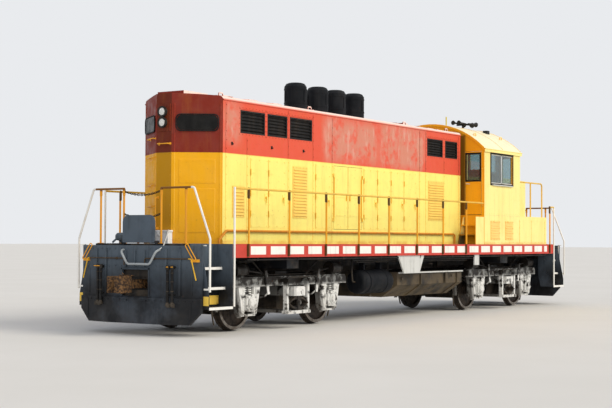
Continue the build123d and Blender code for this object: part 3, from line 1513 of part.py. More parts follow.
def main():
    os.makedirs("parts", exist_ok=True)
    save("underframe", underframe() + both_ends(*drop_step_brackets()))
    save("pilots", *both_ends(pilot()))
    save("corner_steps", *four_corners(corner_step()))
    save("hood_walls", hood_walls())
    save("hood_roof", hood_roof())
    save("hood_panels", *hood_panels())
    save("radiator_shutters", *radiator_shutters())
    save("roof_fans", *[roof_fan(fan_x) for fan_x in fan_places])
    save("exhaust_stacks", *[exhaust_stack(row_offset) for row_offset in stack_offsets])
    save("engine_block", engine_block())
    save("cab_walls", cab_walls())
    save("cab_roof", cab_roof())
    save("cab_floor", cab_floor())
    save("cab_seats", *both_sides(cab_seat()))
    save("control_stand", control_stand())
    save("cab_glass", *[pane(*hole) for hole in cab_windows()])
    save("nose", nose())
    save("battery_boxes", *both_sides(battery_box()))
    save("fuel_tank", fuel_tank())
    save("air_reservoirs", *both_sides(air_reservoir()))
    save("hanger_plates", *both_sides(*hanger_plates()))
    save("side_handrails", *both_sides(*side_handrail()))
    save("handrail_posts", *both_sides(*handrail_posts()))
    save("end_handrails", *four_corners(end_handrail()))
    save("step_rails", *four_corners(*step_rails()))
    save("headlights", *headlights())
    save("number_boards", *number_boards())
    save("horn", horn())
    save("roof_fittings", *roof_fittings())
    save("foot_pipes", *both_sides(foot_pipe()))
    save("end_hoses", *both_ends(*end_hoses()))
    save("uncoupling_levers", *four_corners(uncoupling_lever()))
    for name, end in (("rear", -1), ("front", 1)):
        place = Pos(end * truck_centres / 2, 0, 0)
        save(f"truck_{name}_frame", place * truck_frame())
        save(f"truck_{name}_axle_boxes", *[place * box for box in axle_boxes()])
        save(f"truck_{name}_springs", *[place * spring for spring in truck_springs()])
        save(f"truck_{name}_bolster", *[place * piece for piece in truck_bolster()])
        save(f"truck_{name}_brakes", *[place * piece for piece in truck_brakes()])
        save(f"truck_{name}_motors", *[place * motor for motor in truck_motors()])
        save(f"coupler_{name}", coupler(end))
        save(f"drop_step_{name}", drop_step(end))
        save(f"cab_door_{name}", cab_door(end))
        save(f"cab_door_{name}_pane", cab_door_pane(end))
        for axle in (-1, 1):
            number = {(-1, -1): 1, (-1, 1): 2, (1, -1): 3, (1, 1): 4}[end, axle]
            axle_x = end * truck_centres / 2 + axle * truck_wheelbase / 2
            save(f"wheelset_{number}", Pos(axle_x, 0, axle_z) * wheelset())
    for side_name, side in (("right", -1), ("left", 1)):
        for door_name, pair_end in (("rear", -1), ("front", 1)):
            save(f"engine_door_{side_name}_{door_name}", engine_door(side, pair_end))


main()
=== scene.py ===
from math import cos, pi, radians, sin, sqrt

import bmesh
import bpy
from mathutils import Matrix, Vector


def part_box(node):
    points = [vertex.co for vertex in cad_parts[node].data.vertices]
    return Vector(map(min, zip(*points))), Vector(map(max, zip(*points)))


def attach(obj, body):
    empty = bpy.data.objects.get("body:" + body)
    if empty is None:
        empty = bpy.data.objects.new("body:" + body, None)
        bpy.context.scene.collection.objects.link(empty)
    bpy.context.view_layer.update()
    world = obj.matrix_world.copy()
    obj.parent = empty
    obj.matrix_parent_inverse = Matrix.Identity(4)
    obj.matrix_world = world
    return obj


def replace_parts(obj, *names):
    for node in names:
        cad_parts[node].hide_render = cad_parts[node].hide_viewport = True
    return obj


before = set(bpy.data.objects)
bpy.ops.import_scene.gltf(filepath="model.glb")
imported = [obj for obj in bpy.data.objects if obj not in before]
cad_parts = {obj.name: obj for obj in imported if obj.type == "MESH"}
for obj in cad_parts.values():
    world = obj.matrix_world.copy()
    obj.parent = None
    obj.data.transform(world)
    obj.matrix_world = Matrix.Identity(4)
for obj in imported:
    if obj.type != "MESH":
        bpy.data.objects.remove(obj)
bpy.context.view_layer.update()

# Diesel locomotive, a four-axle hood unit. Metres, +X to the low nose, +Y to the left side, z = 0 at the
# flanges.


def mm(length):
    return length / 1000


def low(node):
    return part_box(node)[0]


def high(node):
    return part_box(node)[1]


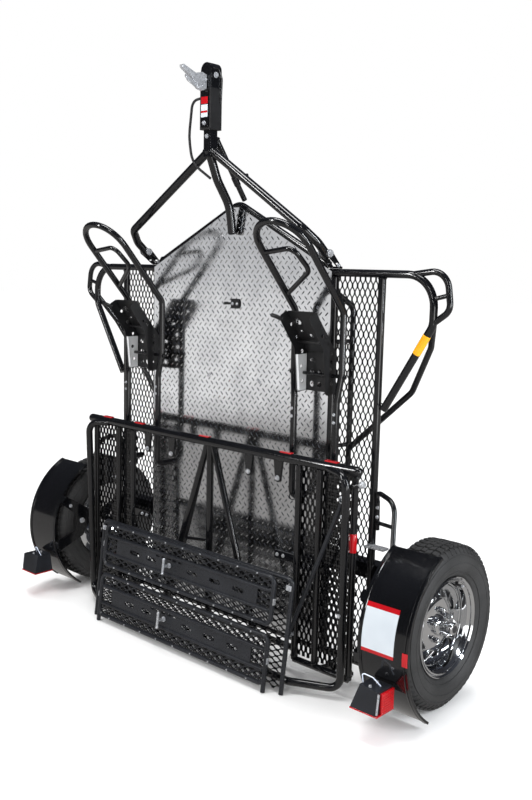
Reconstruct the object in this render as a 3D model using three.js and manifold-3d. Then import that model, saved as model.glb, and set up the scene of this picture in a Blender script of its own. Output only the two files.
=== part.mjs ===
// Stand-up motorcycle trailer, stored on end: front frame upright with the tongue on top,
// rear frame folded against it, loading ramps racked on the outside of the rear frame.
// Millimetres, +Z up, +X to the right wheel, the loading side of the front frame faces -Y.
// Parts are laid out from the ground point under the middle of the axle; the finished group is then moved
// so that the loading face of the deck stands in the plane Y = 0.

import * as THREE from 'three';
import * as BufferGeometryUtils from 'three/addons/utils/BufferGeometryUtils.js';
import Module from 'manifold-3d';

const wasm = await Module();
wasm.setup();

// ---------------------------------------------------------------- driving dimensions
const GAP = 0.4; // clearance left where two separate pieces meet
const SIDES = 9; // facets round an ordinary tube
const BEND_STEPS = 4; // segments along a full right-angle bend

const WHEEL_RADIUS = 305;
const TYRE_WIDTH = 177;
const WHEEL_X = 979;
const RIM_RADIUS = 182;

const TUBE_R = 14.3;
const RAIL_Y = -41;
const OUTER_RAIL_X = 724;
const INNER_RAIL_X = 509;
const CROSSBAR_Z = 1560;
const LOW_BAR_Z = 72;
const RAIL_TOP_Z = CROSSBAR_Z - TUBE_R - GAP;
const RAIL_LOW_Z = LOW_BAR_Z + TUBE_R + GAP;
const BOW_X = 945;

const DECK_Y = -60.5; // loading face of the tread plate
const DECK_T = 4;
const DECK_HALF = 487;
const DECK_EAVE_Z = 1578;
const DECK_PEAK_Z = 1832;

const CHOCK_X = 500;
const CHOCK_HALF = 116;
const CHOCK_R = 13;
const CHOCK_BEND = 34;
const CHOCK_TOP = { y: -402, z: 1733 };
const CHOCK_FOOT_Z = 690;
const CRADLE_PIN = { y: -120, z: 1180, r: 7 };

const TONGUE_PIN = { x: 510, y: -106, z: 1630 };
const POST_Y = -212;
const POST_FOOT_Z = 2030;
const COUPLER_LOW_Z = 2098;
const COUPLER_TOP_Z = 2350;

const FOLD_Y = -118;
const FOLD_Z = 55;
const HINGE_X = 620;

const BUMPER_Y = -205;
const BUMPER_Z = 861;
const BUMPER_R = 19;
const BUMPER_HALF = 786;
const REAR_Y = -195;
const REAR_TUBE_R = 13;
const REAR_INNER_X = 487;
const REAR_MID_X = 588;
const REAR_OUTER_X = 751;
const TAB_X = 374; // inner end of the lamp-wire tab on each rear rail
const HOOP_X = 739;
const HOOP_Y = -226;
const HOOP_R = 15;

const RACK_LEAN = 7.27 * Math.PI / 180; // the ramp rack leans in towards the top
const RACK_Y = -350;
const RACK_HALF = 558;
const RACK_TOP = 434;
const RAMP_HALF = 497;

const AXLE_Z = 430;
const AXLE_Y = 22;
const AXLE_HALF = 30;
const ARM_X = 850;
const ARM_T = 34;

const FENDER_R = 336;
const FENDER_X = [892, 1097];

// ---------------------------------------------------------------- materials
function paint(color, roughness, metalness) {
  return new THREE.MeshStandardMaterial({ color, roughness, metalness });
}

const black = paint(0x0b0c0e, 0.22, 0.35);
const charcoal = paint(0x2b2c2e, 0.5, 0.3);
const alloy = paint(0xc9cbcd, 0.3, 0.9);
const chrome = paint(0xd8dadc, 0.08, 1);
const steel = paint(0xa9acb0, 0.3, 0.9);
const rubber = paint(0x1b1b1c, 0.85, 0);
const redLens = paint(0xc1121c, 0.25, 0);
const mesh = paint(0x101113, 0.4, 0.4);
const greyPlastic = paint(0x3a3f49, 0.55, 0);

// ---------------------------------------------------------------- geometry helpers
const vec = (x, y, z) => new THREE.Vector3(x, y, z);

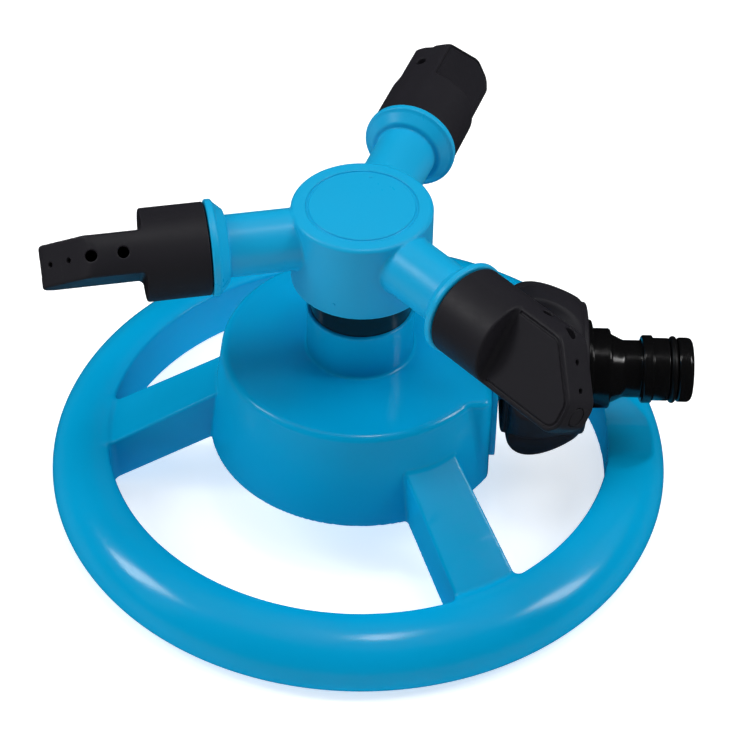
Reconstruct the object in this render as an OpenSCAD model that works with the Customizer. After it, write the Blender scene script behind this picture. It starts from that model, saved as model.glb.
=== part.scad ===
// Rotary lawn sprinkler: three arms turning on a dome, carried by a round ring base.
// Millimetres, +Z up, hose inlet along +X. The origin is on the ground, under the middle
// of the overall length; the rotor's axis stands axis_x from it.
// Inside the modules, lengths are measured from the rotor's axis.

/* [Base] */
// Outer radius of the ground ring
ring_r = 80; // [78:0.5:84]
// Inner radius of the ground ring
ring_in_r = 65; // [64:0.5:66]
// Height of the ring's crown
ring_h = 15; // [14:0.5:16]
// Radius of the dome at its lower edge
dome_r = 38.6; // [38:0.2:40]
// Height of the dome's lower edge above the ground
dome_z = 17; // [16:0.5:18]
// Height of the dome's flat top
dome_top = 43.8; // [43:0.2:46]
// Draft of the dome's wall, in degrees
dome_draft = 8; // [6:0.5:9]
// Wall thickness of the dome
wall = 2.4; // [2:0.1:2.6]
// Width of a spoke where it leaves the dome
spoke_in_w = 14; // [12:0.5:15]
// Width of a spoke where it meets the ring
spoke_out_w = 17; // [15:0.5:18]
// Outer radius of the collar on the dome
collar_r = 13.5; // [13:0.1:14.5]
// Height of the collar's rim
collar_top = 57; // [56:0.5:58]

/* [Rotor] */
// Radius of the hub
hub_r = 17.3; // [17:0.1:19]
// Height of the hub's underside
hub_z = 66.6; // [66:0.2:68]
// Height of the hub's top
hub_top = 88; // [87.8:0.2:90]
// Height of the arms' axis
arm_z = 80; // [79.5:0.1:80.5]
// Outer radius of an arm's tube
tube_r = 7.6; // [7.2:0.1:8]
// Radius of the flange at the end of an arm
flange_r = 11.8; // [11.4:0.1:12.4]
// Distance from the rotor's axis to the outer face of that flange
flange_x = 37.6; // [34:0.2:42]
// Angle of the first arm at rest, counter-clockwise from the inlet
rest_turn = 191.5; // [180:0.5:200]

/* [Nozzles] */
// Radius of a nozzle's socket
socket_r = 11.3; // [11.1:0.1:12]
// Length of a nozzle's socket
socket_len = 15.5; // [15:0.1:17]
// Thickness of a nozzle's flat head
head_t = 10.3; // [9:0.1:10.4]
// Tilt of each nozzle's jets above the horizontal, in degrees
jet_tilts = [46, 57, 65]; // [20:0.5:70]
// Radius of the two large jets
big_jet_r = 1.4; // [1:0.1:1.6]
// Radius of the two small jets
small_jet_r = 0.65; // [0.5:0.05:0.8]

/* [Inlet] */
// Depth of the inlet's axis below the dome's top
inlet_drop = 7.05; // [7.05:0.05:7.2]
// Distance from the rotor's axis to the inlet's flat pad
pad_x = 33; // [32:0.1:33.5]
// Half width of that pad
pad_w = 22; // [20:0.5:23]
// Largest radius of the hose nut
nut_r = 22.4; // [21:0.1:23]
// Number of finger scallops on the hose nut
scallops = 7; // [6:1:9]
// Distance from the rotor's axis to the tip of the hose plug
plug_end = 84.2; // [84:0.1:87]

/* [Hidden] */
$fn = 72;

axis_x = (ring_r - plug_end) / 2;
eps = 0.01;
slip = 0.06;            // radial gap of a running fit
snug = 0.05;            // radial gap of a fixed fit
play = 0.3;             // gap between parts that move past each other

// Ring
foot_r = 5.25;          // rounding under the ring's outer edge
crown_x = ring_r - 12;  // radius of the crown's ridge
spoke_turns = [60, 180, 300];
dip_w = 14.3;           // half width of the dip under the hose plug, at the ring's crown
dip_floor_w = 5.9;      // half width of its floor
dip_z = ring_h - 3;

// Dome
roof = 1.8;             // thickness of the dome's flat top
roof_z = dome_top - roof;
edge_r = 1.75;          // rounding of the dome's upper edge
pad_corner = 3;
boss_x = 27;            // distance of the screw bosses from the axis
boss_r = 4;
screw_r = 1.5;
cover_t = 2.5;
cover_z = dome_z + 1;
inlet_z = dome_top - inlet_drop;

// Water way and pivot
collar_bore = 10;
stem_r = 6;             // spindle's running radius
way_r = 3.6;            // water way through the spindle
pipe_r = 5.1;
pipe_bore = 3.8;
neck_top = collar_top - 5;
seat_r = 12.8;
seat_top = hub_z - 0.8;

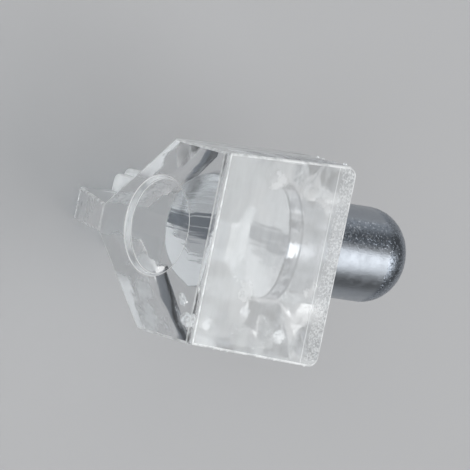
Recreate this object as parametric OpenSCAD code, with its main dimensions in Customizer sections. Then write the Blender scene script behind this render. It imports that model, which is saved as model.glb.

** EXERCISE **
Transcribe word for word the lines from the one holding "for side_name, side" through the one holding "return part_box(node)[0]". Include both, and add nothing.

** TASK SOLUTION **
    for side_name, side in (("right", -1), ("left", 1)):
        for door_name, pair_end in (("rear", -1), ("front", 1)):
            save(f"engine_door_{side_name}_{door_name}", engine_door(side, pair_end))


main()
=== scene.py ===
from math import cos, pi, radians, sin, sqrt

import bmesh
import bpy
from mathutils import Matrix, Vector


def part_box(node):
    points = [vertex.co for vertex in cad_parts[node].data.vertices]
    return Vector(map(min, zip(*points))), Vector(map(max, zip(*points)))


def attach(obj, body):
    empty = bpy.data.objects.get("body:" + body)
    if empty is None:
        empty = bpy.data.objects.new("body:" + body, None)
        bpy.context.scene.collection.objects.link(empty)
    bpy.context.view_layer.update()
    world = obj.matrix_world.copy()
    obj.parent = empty
    obj.matrix_parent_inverse = Matrix.Identity(4)
    obj.matrix_world = world
    return obj


def replace_parts(obj, *names):
    for node in names:
        cad_parts[node].hide_render = cad_parts[node].hide_viewport = True
    return obj


before = set(bpy.data.objects)
bpy.ops.import_scene.gltf(filepath="model.glb")
imported = [obj for obj in bpy.data.objects if obj not in before]
cad_parts = {obj.name: obj for obj in imported if obj.type == "MESH"}
for obj in cad_parts.values():
    world = obj.matrix_world.copy()
    obj.parent = None
    obj.data.transform(world)
    obj.matrix_world = Matrix.Identity(4)
for obj in imported:
    if obj.type != "MESH":
        bpy.data.objects.remove(obj)
bpy.context.view_layer.update()

# Diesel locomotive, a four-axle hood unit. Metres, +X to the low nose, +Y to the left side, z = 0 at the
# flanges.


def mm(length):
    return length / 1000


def low(node):
    return part_box(node)[0]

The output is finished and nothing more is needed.